:: Data excerpt ::

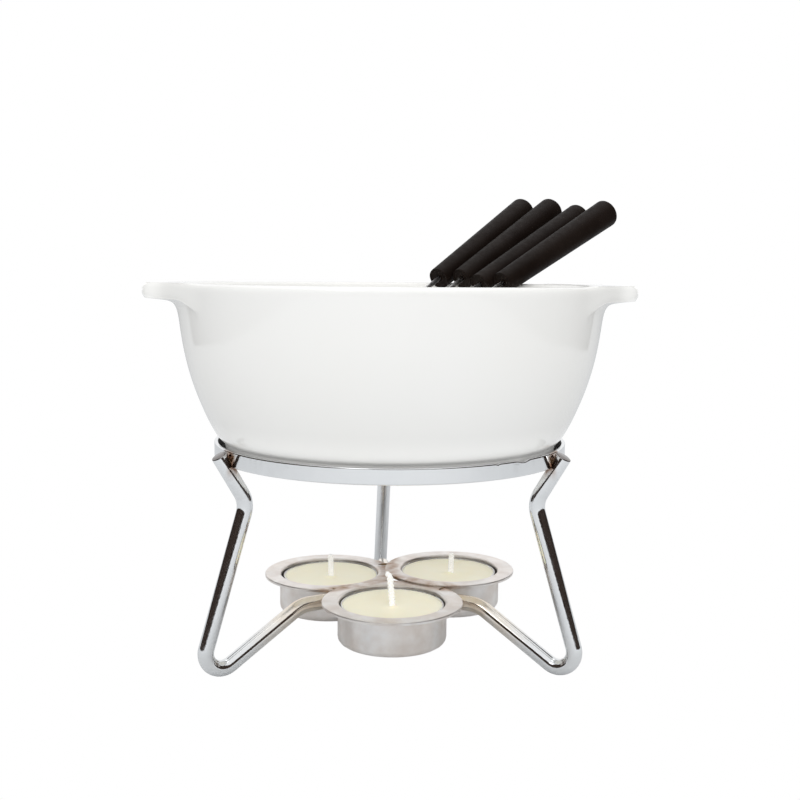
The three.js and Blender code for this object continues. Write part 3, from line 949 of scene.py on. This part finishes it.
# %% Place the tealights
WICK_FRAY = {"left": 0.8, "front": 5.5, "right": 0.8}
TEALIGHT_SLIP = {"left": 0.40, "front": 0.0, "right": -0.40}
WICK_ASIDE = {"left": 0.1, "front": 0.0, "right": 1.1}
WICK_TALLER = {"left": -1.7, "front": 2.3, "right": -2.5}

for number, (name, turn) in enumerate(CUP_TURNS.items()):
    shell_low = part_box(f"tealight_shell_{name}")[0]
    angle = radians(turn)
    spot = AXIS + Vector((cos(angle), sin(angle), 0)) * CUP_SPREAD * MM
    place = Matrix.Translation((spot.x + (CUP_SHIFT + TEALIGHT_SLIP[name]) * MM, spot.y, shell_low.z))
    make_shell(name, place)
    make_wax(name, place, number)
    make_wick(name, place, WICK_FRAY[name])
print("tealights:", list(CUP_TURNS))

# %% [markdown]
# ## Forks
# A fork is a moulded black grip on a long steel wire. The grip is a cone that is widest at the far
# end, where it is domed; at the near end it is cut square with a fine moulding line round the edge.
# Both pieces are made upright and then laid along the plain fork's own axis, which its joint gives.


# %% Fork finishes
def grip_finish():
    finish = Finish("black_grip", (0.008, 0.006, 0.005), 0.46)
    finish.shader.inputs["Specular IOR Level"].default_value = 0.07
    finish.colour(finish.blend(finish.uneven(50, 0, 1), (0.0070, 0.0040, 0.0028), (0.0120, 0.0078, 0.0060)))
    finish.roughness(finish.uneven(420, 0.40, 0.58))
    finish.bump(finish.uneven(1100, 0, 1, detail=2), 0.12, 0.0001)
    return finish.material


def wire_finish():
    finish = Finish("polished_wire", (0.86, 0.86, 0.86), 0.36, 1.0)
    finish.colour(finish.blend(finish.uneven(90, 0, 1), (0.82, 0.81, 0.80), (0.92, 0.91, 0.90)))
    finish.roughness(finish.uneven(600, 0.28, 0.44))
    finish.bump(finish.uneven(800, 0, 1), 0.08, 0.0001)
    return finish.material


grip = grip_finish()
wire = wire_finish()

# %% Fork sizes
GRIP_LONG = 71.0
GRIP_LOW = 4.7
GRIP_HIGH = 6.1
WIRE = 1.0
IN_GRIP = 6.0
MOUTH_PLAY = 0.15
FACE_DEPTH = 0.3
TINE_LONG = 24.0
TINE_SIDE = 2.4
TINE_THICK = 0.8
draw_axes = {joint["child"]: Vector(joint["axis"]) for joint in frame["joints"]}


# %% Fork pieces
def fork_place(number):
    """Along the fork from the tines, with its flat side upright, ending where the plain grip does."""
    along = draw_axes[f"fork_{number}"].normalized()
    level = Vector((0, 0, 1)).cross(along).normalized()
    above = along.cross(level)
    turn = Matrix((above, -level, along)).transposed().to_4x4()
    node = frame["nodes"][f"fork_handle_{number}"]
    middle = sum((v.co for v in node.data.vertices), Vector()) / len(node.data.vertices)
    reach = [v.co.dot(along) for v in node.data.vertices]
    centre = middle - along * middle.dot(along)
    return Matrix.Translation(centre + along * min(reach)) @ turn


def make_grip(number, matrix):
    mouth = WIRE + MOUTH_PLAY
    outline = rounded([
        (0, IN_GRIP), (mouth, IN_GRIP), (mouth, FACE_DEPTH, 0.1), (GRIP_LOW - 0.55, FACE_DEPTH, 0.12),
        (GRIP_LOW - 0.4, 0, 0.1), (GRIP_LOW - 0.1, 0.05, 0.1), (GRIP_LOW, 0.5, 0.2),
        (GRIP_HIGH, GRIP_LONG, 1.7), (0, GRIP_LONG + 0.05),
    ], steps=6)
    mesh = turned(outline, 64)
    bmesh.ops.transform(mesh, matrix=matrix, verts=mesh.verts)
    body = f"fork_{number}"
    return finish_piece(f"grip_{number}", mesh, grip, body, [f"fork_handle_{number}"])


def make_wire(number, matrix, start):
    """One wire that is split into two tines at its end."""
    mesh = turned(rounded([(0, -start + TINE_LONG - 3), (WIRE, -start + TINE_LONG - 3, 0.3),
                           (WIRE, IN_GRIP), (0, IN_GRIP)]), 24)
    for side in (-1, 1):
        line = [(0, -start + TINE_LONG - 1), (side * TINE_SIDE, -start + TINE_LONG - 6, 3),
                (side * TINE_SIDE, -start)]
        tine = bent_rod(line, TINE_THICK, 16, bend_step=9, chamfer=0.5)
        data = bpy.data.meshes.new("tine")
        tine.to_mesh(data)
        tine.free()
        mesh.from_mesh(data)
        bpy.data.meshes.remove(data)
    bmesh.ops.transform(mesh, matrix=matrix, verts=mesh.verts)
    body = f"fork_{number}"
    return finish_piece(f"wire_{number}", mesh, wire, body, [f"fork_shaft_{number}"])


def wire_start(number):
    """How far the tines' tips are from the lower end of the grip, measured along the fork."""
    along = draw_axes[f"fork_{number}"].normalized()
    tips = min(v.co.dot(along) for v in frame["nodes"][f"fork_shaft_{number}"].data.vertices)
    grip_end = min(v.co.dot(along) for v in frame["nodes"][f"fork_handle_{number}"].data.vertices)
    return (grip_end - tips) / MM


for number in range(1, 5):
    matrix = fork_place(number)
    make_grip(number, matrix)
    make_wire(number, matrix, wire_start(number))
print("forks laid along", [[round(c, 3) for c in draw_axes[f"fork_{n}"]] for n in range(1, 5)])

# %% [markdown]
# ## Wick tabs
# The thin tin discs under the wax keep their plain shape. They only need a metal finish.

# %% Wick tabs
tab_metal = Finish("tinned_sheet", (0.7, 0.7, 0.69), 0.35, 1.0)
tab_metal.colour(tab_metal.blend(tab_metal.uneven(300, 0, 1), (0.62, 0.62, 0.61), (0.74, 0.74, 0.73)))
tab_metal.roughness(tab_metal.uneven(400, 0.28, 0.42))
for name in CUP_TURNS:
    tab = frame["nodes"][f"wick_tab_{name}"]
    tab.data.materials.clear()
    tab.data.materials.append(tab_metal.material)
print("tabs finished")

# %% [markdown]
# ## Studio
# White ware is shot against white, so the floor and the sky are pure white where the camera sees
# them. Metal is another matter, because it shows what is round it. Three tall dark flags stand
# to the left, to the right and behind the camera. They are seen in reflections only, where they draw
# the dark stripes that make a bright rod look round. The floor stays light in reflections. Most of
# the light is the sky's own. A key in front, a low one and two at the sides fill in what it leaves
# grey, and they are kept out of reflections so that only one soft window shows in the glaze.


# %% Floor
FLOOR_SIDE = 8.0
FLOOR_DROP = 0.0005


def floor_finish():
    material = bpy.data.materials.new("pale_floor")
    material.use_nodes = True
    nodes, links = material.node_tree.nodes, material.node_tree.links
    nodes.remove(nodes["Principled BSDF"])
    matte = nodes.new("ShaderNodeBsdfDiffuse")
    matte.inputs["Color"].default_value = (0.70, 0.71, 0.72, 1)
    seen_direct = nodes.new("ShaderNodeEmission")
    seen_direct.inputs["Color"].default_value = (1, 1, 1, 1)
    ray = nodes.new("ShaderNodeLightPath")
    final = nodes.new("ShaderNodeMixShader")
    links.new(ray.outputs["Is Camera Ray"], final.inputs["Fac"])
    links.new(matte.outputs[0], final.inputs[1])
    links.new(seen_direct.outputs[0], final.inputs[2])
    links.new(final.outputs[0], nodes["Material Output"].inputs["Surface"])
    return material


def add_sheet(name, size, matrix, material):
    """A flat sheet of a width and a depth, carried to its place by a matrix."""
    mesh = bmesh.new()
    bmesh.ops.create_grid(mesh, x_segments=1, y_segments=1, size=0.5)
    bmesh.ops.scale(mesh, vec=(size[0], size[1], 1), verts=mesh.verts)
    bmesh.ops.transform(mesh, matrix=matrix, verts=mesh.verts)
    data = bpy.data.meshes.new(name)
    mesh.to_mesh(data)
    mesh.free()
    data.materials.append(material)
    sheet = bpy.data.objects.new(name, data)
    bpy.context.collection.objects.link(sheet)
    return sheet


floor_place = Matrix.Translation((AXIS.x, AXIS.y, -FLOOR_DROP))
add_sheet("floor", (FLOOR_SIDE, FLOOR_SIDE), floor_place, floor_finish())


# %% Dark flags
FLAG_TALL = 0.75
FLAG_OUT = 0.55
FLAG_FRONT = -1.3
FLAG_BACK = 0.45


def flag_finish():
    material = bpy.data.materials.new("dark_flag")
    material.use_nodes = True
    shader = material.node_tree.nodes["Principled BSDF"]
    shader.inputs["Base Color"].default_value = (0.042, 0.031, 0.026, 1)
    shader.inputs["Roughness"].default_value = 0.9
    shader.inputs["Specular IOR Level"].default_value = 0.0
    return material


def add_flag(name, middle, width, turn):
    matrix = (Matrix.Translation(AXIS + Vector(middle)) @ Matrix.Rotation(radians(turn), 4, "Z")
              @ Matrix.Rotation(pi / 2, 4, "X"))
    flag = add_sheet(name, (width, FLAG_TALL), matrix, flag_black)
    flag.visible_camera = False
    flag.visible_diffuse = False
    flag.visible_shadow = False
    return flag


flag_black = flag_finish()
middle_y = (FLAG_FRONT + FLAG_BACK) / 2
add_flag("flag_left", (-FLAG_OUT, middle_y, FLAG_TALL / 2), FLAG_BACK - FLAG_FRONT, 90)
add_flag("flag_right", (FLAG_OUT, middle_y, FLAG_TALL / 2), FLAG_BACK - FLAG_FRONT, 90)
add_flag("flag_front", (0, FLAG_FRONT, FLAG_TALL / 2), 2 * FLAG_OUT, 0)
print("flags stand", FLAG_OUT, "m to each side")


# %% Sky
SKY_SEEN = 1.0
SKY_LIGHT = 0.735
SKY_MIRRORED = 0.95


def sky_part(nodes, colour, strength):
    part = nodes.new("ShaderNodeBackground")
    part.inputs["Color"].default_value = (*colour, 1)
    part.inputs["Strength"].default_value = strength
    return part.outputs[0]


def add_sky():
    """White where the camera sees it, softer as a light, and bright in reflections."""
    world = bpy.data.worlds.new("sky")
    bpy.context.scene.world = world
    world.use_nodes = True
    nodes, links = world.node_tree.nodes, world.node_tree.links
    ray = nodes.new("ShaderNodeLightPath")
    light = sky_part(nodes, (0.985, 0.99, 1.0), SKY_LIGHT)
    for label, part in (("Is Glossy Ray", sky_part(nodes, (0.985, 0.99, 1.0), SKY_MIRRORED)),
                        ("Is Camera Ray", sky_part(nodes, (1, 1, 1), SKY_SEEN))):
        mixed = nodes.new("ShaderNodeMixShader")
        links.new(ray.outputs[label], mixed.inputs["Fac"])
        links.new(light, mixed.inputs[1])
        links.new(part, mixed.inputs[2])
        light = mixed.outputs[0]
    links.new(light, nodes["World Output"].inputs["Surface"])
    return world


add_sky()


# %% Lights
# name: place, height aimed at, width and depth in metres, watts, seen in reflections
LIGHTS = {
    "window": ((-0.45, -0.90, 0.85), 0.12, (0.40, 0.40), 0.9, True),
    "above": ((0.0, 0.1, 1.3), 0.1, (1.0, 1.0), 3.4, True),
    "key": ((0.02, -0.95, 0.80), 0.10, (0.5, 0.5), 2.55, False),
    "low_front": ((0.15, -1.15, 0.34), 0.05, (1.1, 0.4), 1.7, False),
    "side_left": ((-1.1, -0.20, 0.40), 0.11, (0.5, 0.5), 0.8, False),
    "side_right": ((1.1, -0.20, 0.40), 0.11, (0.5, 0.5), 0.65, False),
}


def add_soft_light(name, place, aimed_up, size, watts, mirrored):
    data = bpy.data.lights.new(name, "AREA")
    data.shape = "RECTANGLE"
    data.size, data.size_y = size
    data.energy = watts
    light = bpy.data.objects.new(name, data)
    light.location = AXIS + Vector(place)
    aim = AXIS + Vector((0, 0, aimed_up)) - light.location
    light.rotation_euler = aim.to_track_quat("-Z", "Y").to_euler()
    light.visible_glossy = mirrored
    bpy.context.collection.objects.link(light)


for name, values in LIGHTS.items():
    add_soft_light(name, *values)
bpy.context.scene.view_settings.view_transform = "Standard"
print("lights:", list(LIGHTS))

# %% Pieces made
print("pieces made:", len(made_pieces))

:::

## [What this task involves]
Pick out every line with the string "scene" and copy it.

## [Answer to this problem]
The three.js and Blender code for this object continues. Write part 3, from line 949 of scene.py on. This part finishes it.
    bpy.context.scene.world = world
bpy.context.scene.view_settings.view_transform = "Standard"